Hermes is designed to replace its predecessor, the Helios microkernel.

Important

This documentation is a work in progress. Pages indicated with “🔸” in the sidebar are stubs.

Community

The source code, bug tracker, and mailing lists for Hermes are available on SourceHut.

We meet in #ares on Libera Chat to collaborate and discuss Hermes development.

High-level design

The high-level design of Hermes is to a certain extent inspired by the design of the seL4 kernel, but with many notable differences.

Hermes schedules tasks to execute user code on available CPUs. Each task is provided with a capability space and an address space, either of which may be shared with other tasks in whole or in part, allowing for the implementation of threads, processes, or shared memory IPC.

The capabilities which are available in a task’s capability space define the scope of I/O and IPC operations available to that task, and task isolation is achieved by curating the list of capabilities available to a task. These capabilities may be based on IPC, to communicate with services running in other tasks or processes, or may offer other rights, such as access to IRQs and memory-mapped I/O, to facilitate the implementation of drivers in userspace.

Getting Hermes

The source code for Hermes is available on SourceHut under the GNU GPLv3 license. Information about dependencies and compiling the kernel are provided in the repository.

Booting Hermes

Bootloaders are provided for each supported target in the kernel repository. See System initialization for information about giving the kernel some work to do once booted.

x86_64 EFI

An EFI bootloader is available in ./boot/efi and will be compiled if ENABLE_EFI=1 in your config.mk file.
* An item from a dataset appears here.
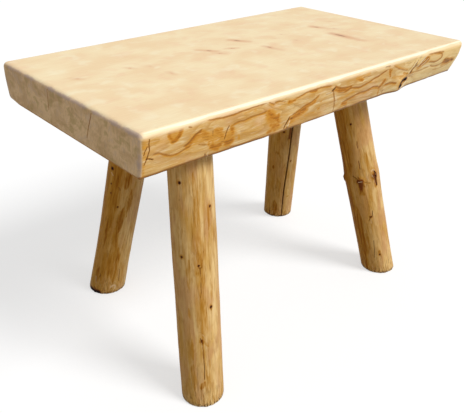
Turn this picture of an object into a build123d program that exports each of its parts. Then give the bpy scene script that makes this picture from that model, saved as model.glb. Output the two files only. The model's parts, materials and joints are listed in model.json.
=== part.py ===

The built EFI bootloader is written to ./boot/efi/bootx64.efi and should be installed at /EFI/boot/bootx64.efi on the EFI System Partition of your boot media.

The EFI bootloader loads the kernel from /hermes of the boot media and loads boot modules from /modules in (ASCII) alphabetical order. The first boot module is used as init by the kernel.

x86_64 multiboot

A multiboot-compatible legacy BIOS bootloader is provided in ./boot/multiboot and will be compiled if ENABLE_LEGACY=1 in your config.mk file. The bootloader is written to ./boot/multiboot/sysboot.mb and should be loaded by a multiboot-compatible bootloader such as syslinux or grub.

Multiboot modules are loaded as boot modules and passed to the kernel in the order defined by the multiboot environment. The first boot module is used as init by the kernel.

System design

Hermes is designed primarily around the use of capabilities, which represent an unforgeable object which offers its bearer various operations associated with a kernel object, such as a page of memory or an address space.

Capabilities represent rights for various object types, including resources managed by the kernel or IPC objects used to communicate with services and other processes. Capabilities supported by the kernel are enumerated and documented in the Capability API.

The following verbs are associated with capabilities:

  • Send: A send operation sends a message to a capability.
  • Recv: A receive operation receives a message from a capability.
  • Call: A call operation sends a message to a capability and then blocks until a reply is received.
  • Reply: Replying to a call will unblock the sender and deliver the outcome of an operation to it.
  • Invoke: Calling, receiving, or replying are all ways to invoke that capability.
  • Transfer: IPC interactions via endpoints may cause capabilities to be transferred, copying or moving them from one task to another.

A capability resides in a capability slot, or “cslot”. Most capabilities reside in a capability space, or “CSpace”, which provides addressable storage for capability slots.

Memory management

Memory capabilities provide access to general-purpose memory to the bearer, and from these capabilities, various kernel objects may be allocated, such as address spaces and page tables, tasks, IPC objects, and so on.

On startup, after loading the kernel and the user init program, all remaining general purpose memory is enumerated and provided to the user init program in the form of these Memory capabilities. The user init program may allocate resources from their Memory capabilities, subdivide them into further Memory capabilities, or transfer them to other processes.

Allocating objects

Objects are allocated via Memory::ALLOC. Some objects have a fixed size, such as Tasks, while others accept a size parameter that governs the size of the resulting object. For example, a CSpace has a radix parameter that determines the number of available capability slots.

Reference counts

Objects allocated from memory capabilities have reference counts. Copying or destroying the capability associated with an object generally updates its reference count. The maximum number of references to any kernel object is 256, further attempts to copy capabilities that reference such objects will result in ERANGE errors.

Overhead

Each memory area stores a bitmap of allocations and a list of reference counts, as well as some metadata. The overhead is subtracted from the total amount of available memory in a Memory capability.

Contiguous allocations

Over time, a Memory capability can become fragmented, and allocations are not guaranteed to occupy continuous ranges of physical memory.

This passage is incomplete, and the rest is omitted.